++++ DATA SHOWN

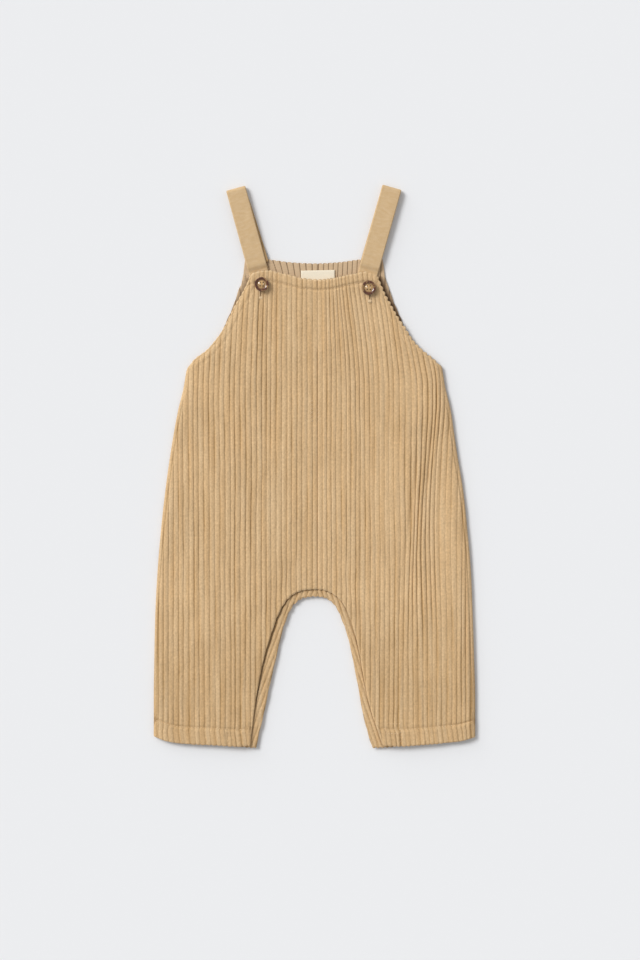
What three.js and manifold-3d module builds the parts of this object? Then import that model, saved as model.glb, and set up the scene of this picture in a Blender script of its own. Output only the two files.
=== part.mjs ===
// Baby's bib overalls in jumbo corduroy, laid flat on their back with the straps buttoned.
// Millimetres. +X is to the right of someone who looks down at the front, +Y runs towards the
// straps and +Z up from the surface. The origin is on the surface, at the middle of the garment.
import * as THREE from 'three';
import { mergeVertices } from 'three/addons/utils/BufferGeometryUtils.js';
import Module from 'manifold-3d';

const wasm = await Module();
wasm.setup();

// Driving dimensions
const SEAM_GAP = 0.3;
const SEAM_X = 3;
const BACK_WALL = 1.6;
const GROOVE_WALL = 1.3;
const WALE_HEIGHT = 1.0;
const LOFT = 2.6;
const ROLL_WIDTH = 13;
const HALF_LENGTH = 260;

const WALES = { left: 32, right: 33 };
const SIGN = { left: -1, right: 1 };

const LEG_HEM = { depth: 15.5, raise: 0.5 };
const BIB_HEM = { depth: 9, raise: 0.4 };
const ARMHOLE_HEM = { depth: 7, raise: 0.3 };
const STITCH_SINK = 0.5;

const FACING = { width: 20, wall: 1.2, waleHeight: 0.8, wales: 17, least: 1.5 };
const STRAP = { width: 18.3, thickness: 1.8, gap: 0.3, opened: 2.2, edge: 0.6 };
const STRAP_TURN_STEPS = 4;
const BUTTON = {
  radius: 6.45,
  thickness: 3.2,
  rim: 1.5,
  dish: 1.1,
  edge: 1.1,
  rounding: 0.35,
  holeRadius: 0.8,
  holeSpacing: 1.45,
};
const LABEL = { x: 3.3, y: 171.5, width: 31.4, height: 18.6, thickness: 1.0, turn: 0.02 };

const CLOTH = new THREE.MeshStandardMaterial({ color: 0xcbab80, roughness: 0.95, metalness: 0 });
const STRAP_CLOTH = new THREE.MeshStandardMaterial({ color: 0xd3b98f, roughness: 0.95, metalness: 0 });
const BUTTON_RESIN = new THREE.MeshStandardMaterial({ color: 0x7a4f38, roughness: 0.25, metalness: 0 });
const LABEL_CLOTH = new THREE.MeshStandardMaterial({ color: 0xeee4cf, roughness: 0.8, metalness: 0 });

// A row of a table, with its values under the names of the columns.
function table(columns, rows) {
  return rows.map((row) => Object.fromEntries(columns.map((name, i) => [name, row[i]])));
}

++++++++

EXERCISE: Write out exactly the lines from the start of the material through the line with "wasm.setup();". No other output is expected.

CORRECT RESPONSE:
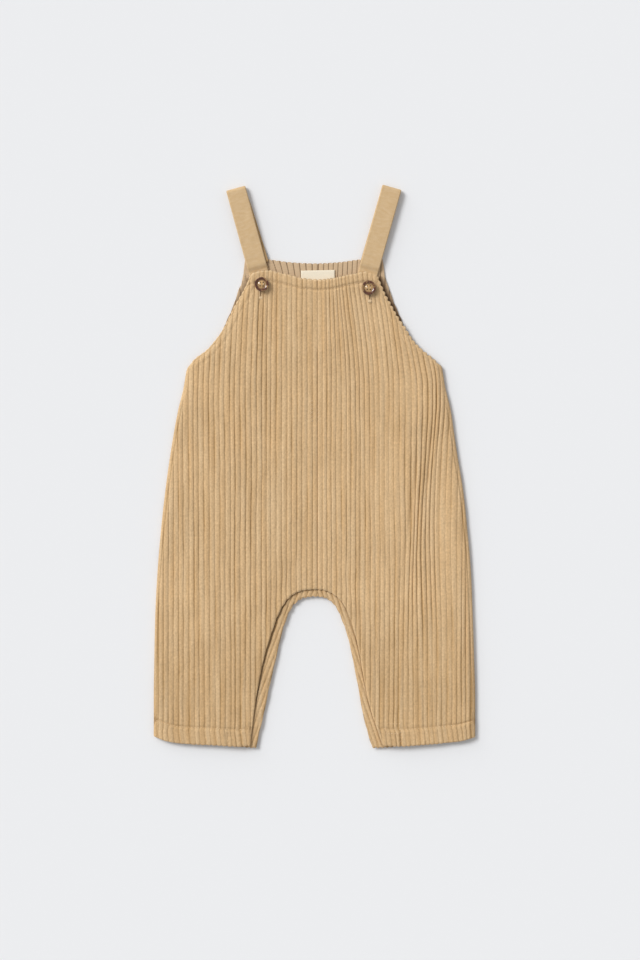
What three.js and manifold-3d module builds the parts of this object? Then import that model, saved as model.glb, and set up the scene of this picture in a Blender script of its own. Output only the two files.
=== part.mjs ===
// Baby's bib overalls in jumbo corduroy, laid flat on their back with the straps buttoned.
// Millimetres. +X is to the right of someone who looks down at the front, +Y runs towards the
// straps and +Z up from the surface. The origin is on the surface, at the middle of the garment.
import * as THREE from 'three';
import { mergeVertices } from 'three/addons/utils/BufferGeometryUtils.js';
import Module from 'manifold-3d';

const wasm = await Module();
wasm.setup();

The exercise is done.